24 de febrero de 2016

Galaterarias





En la mejor librería del mundo habíamos quedado algunos Ultramarinos convocados por el polaco para conversar de la vida mitigada y, si se terciaba, de la vida literaria.
Una vez que traspasamos la puerta verde el librero nos señaló el rincón de la poesía de la experiencia donde podíamos conversar con los difuntos sin levantar la voz. Ocramalliv se movía entre los libros como si se hubiese criado allí; saludaba a todos los que entraban, como si se conociesen de toda la vida, y les presentaba al esquivo malabia como el famoso editor de Manual de Ultramarinos. Uno de los presentes, Jesús, seguía al dedillo los consejos del polaco a la hora de elegir un libro para regalar a su mujer. Tinofc le puso en la mano un Kamasutra para días lluviosos (Impedimenta) con unas ilustraciones de palo, y sin decir nada se lo dijo todo. Vimos a Larsen agachado dando un repaso a los poetas. «Para saber si estamos ante un buen poeta hay que leer el último verso del primer poema y el primer verso del último poema», con esa sabiduría de mutilado de guerra el trapero repasaba las novedades.
Leo, el librero, le recomendó la antología La vida callada; sacó del mostrador un ejemplar domesticado y le leyó, con voz aflautada, un breve poema de Susana Benet, que el polaco recordaba haber leído en La veleta, donde un gato negro se paseaba por la cubierta (gracias maestro Liendres). Menuda memoria tiene para los libros, pero le preguntas: ¿qué fue de Gromov? Y no se acuerda de nada.

El trapero se quejaba de que sólo hubiese un ejemplar de nadie vendrá a salvarnos de Yolanda Morató, y por tanto se lo tendría que jugar a pares y nones con Tinofc. Desde su púlpito el librero se defendió: «los cinco que había se los llevó Juan Bonilla».
Le preguntamos si se vende bien los libros del escritor jerezano, pero Leo nos daba largas y no quería contar nada porque decía que nuestro blog era un campo minado de maledicencia. Nos señalaba al polaco que los compraba por duplicado, uno para el bibliotecario de Mansilla de las Mulas y otro para él. 

Solo necesitamos sacar el ovillo para que el librero, necesitado de la compañía de los solitarios, tirase de él y nos mostrarse sus agujas de crítico literario, no dejando títere con cabeza ni poeta sin premio de consolación. No entendía el éxito del libro Ciudad de sombra, -tal vez porque no lo había leído-, ni el afán de X T por seguir escribiendo novelas mediocres que no merecen ni una primera oportunidad. De las publicaciones ultramarinas solo le habían gustado la primera volandera dedicada a los vendedores del Rastro y unos microsuicidios de los que no se acordaba ni del título ni del autor.
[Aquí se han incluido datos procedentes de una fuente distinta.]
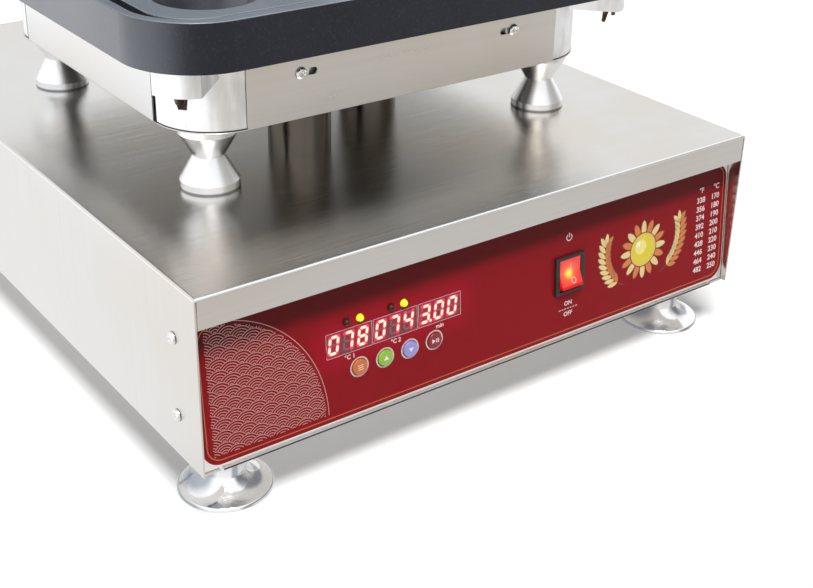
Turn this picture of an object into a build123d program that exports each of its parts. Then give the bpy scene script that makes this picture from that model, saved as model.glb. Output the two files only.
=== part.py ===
from build123d import *
import os
from math import acos, atan2, cos, degrees, hypot, radians, sin, tan

# Countertop tartlet maker, in millimetres. +Z is up, the control panel faces -Y, and X runs along the front.
# A folded steel base box stands on four bell feet and carries the lower heating unit on four turned posts.
# The lower unit holds a mould plate with conical cups. The upper unit, with matching punches, is hinged
# at the rear. It is built closed and then swung open about the hinge pin, which is how it rests.
# While building, Y is counted from the front of the base box; at the end everything is centred.

# General
sheet = 1.2
overrun = 2.0
seat_gap = 0.3
run_gap = 0.05
touch_gap = 0.1
fixed_gap = 0.02
bolt_r = 4.0
bolt_clear = 0.5
small_screw_r = 2.0
small_head_r = 4.4
small_head_h = 2.6
small_head_round_share = 0.7
small_screw_length = 9.0
nut_r = 7.0
nut_h = 6.5

# Base box
base_width = 490.0
base_depth = 598.0
base_height = 130.0
base_bend = 2.0
base_plate_screw_share = 0.6
return_screw_share = 0.6
fold_round_share = 0.9
front_lip = 21.6
rear_lip = 16.0
bottom_flange = 14.0
lip_seam = 0.6
side_screw_y = 31.4
side_screw_low = 32.6
side_screw_high = 89.7

# Bell feet
foot_height = 40.6
foot_rim_r = 32.9
foot_neck_r = 15.3
foot_cone_top = 14.8
foot_bead = 3.4
foot_flare_share = 0.6
foot_flare_rise_share = 1.7
foot_stud_share = 0.5
foot_sole_r = 25.0
foot_sole_depth = 1.5
foot_inset_x = 35.6
foot_inset_y = 38.7

# Posts between base box and lower unit
post_height = 47.4
post_r = 21.6
post_waist_r = 11.4
post_band = 6.0
post_inset_x = 31.9
post_inset_y = 31.4
post_bolt_reach = 22.0

# Wiring tubes
tube_r = 23.9
tube_wall = 1.5
tube_front_x = -62.0
tube_front_inset = 58.6
tube_rear_x = 42.0
tube_rear_inset = 119.4

# Control panel
panel_tilt = 4.45
panel_foot_y = 4.4
panel_foot_lift = 1.2
panel_height = 117.0
panel_return = 12.0
panel_side_return = 42.0
panel_side_gap = 0.5
overlay_thick = 0.5
overlay_margin = 1.8
overlay_foot = 2.8
overlay_height = 100.0
overlay_corner_r = 13.0

# Display modules, lamps and buttons, placed on the panel from its middle and its foot
display_w = 37.4
display_h = 18.6
display_t = 8.0
display_pitch = 38.0
display_u = -90.2
display_v = 59.5
display_proud = 0.3
lamp_r = 2.5
lamp_flange_r = 2.9
lamp_dome_share = 0.33
lamp_v = 73.6
lamp_first_u = -129.9
lamp_step = 10.8
lamp_pair_step = 36.3
button_r = 5.9
button_flange_r = 7.0
button_flange_t = 1.1
button_stem_r = 1.75
button_stem_length = 0.5
button_proud = 1.6
button_round_share = 0.5
button_travel = 1.0
button_pitch = 21.2
button_first_u = -120.9
button_v = 37.2
button_names = ("button_set", "button_up", "button_down", "button_start")

# Circuit board behind the panel
board_t = 1.6
board_w = 136.0
board_h = 62.0
board_u = -90.2
board_v = 55.0
key_body = 11.0
key_gap = 0.2
spacer_r = 3.0
spacer_inset = 5.0

# Rocker switch
switch_u = 69.9
switch_v = 52.7
bezel_w = 28.6
bezel_h = 30.4
bezel_t = 2.2
bezel_round_share = 0.3
switch_body_w = 22.6
switch_body_h = 27.4
switch_body_depth = 23.0
switch_wall = 0.8
switch_hollow_depth = 16.0
rocker_gap = 0.4
rocker_half_h = 11.4
rocker_peak = 4.0
rocker_valley = 1.7
rocker_pivot_depth = 4.0
rocker_skirt_r = 9.0
rocker_swing = 20.0

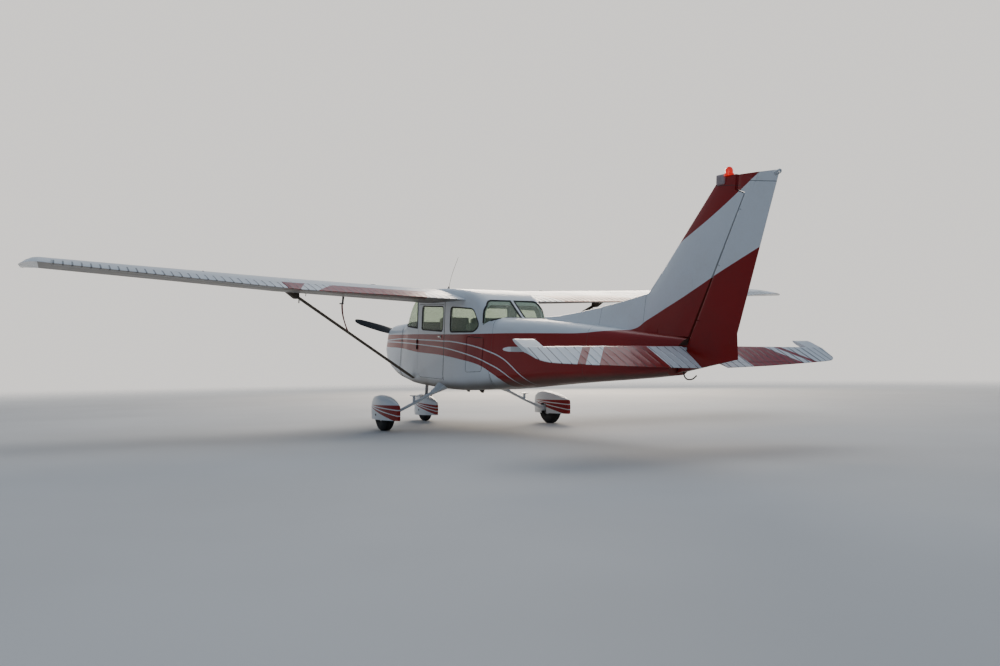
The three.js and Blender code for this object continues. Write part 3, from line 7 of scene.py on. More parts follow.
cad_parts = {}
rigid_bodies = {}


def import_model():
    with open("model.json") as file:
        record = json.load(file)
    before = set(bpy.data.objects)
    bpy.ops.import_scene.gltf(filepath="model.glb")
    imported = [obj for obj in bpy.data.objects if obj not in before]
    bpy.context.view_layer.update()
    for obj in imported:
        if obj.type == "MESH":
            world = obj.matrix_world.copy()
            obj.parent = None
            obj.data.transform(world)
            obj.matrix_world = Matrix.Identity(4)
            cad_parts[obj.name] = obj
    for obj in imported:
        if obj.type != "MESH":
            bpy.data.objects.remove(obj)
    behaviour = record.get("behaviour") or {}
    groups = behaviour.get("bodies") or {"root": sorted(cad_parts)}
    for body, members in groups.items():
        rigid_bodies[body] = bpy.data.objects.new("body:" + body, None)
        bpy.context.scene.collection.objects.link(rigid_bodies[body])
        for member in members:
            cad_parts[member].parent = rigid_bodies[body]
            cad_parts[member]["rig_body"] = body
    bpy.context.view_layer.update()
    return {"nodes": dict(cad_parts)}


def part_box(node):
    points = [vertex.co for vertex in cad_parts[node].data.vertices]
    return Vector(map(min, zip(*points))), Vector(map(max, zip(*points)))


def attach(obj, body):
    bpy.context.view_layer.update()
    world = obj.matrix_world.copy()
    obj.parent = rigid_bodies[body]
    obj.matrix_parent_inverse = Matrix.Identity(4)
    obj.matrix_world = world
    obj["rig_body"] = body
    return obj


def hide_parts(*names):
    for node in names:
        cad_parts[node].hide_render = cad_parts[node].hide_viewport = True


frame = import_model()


# The camera: behind the left wing, at eye height, looking forward at the cabin.
# The lens and the slight roll are those of the photograph.
eye = Vector((-8.9728, 5.1181, 0.8069))
to_right = Vector((-0.46858496, -0.88334441, -0.01143648))
to_top = Vector((-0.04178368, 0.00922992, 0.99908405))
ahead = Vector((0.88242975, -0.46863361, 0.04123438))
camera = bpy.data.objects.new("camera", bpy.data.cameras.new("camera"))
camera.matrix_world = Matrix.Translation(eye) @ Matrix((to_right, to_top, -ahead)).transposed().to_4x4()
camera.data.sensor_width = 36
camera.data.lens = 30.2547
camera.data.clip_end = 900
bpy.context.scene.collection.objects.link(camera)
bpy.context.scene.camera = camera


# The floor: one wide pale screed, matt all over, that thins out into the bright wall at the horizon.
# Its finish, like that of every piece, is a set of nodes, wired up with the three classes below.
class Wire:
    """A value on its way between two nodes: arithmetic on it adds the node that does it."""

    def __init__(self, bench, socket):
        self.bench = bench
        self.socket = socket

    def math(self, operation, *terms):
        return self.bench.node("ShaderNodeMath", {"operation": operation}, dict(enumerate(terms)))

    def __add__(self, other):
        return self.math("ADD", self, other)

    __radd__ = __add__

    def __sub__(self, other):
        return self.math("SUBTRACT", self, other)

    def __rsub__(self, other):
        return self.math("SUBTRACT", other, self)

    def __mul__(self, other):
        return self.math("MULTIPLY", self, other)

    __rmul__ = __mul__

    def __truediv__(self, other):
        return self.math("DIVIDE", self, other)

    def __lt__(self, other):
        return self.math("LESS_THAN", self, other)

    def __gt__(self, other):
        return self.math("GREATER_THAN", self, other)

    def __and__(self, other):
        return self.math("MINIMUM", self, other)

    def __or__(self, other):
        return self.math("MAXIMUM", self, other)

    def __invert__(self):
        return self.math("SUBTRACT", 1, self)

    def root(self):
        return self.math("SQRT", self)

    def size(self):
        """The value without its sign."""
        return self.math("ABSOLUTE", self)

    def near(self, place, reach):
        """1 within reach of place, 0 beyond it."""
        return self.math("COMPARE", self, place, reach)

    def wave(self, pitch):
        """The distance to the nearest multiple of pitch."""
        return self.math("PINGPONG", self, pitch / 2)

    def fade(self, start, end):
        """0 before start, 1 after end, and an eased rise between them."""
        return self.bench.node("ShaderNodeMapRange", {"interpolation_type": "SMOOTHSTEP"},
                               {"Value": self, "From Min": start, "From Max": end})

    def blend(self, below, above):
        """A colour: below where this value is 0, above where it is 1."""
        return self.bench.node("ShaderNodeMix", {"data_type": "RGBA"}, {0: self, 6: below, 7: above}, 2)


class Bench:
    """Where nodes are set out and wired up, for a finish or for the light."""

    def __init__(self, tree):
        self.tree = tree

    def node(self, kind, settings=None, sources=None, output=0):
        """Adds a node: its settings first, then its sockets, each a plain value or a wire."""
        made = self.tree.nodes.new(kind)
        for setting, value in (settings or {}).items():
            setattr(made, setting, value)
        for socket, value in (sources or {}).items():
            self.join(value, made.inputs[socket])
        return Wire(self, made.outputs[output])

    def join(self, value, socket):
        if isinstance(value, Wire):
            self.tree.links.new(value.socket, socket)
        else:
            socket.default_value = value

    def place(self):
        """Where the surface is, in metres."""
        return self.node("ShaderNodeTexCoord", output="Object")

    def noise(self, scale, detail=3):
        return self.node("ShaderNodeTexNoise", {}, {"Vector": self.place(), "Scale": scale, "Detail": detail})

    def axes(self, where=None):
        """The three distances of a place, as three wires."""
        split = self.node("ShaderNodeSeparateXYZ", {}, {0: where or self.place()}).socket.node
        return [Wire(self, socket) for socket in split.outputs]


class Finish(Bench):
    """The finish of a surface: a material and its shader, with the nodes that feed it."""

    def __init__(self, name, colour, roughness, **constants):
        self.material = bpy.data.materials.new(name)
        self.material.use_nodes = True
        self.material.diffuse_color = (*colour, 1)
        super().__init__(self.material.node_tree)
        self.shader = self.tree.nodes["Principled BSDF"]
        self.shader.inputs["Base Color"].default_value = (*colour, 1)
        self.shader.inputs["Roughness"].default_value = roughness
        for socket, value in constants.items():
            self.shader.inputs[socket.replace("_", " ")].default_value = value

    def colour(self, value):
        self.join(value, self.shader.inputs["Base Color"])

    def clouded(self, scale, darker, paler, detail=3):
        """Soft clouds of two colours: the higher the scale, the smaller they are."""
        clouds = self.noise(scale, detail).fade(0.3, 0.7)
        self.colour(clouds.blend((*darker, 1), (*paler, 1)))

    def rough(self, value):
        self.join(value, self.shader.inputs["Roughness"])

    def relief(self, height, depth, strength):
        """Raises the surface by height times depth, in metres."""
        bump = self.node("ShaderNodeBump", {}, {"Height": height, "Distance": depth, "Strength": strength})
        self.join(bump, self.shader.inputs["Normal"])


def pick(*pieces):
    """Takes these pieces in hand and puts all others down."""
    bpy.ops.object.select_all(action="DESELECT")
    for piece in pieces:
        piece.select_set(True)
    bpy.context.view_layer.objects.active = pieces[0]


FLOOR_SIZE = 800
NO_SCREED_BEYOND, ALL_SCREED_WITHIN = 38, 9

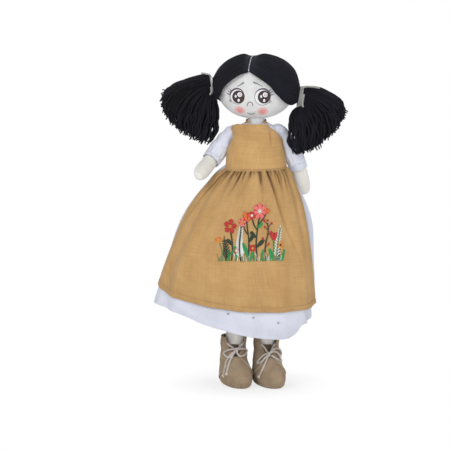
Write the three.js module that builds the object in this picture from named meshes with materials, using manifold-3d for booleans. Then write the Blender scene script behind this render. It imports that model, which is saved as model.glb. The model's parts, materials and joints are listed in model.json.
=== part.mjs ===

Un grupo de turistas interesados por las guías de la ciudad interrumpieron su discurso sobre el auge de Eolas en la era digital.

Después de acompañar al polaco en su ritual de la ceniza empezamos con la alegría del carnaval a elegir los libros que nos llevaríamos. Así cumplimos con la única condición que nos había puesto el librero para permitir la tertulia ultramarina en el local: cada uno tiene que salir por la puerta con un libro, pagado.
Sobre el mostrador fueron aparecieron los Cuadernos de J. Lozano (con una hermosa cubierta), nadie vendrá a salvarnos, Un día de regalo (un borrador de poema) de JB, Via labirinto de Bonet, Leer para contarlo de Melero, Ciudad de sombra (con marcapáginas y pegatina) de Avelino Fierro, Broza de Manilla, Palmeras en la nieve (para regalar). El polaco tuvo que pagar con tarjeta porque se había gastado todo lo suelto en una cartel de La Barraca de Sáenz de la Calzada que encontró en Cadórniga y en unos puerros de Sahagún del mercado de la plaza.
El librero metió toda la mercancía en las nuevas bolsas galateas donde ya aparecía la palabra inglés con su tilde. «Se me había quejado muchos clientes por ese atropello al idioma, hasta una traductora y profesora de filología moderna de la Universidad me presentó una reclamación formal».
Nos despedimos del librero que discretamente nos dijo que llevásemos tanta paz como dejábamos. Afuera el frío nos esperaba con su abrazo de cristal. La calle estaba vacía, solamente acompañada por el eco metálico de las campanas de la catedral. En el trípode de madera se recomendaba el libro Últimos pasajes a la diferencia de Bruno Marcos.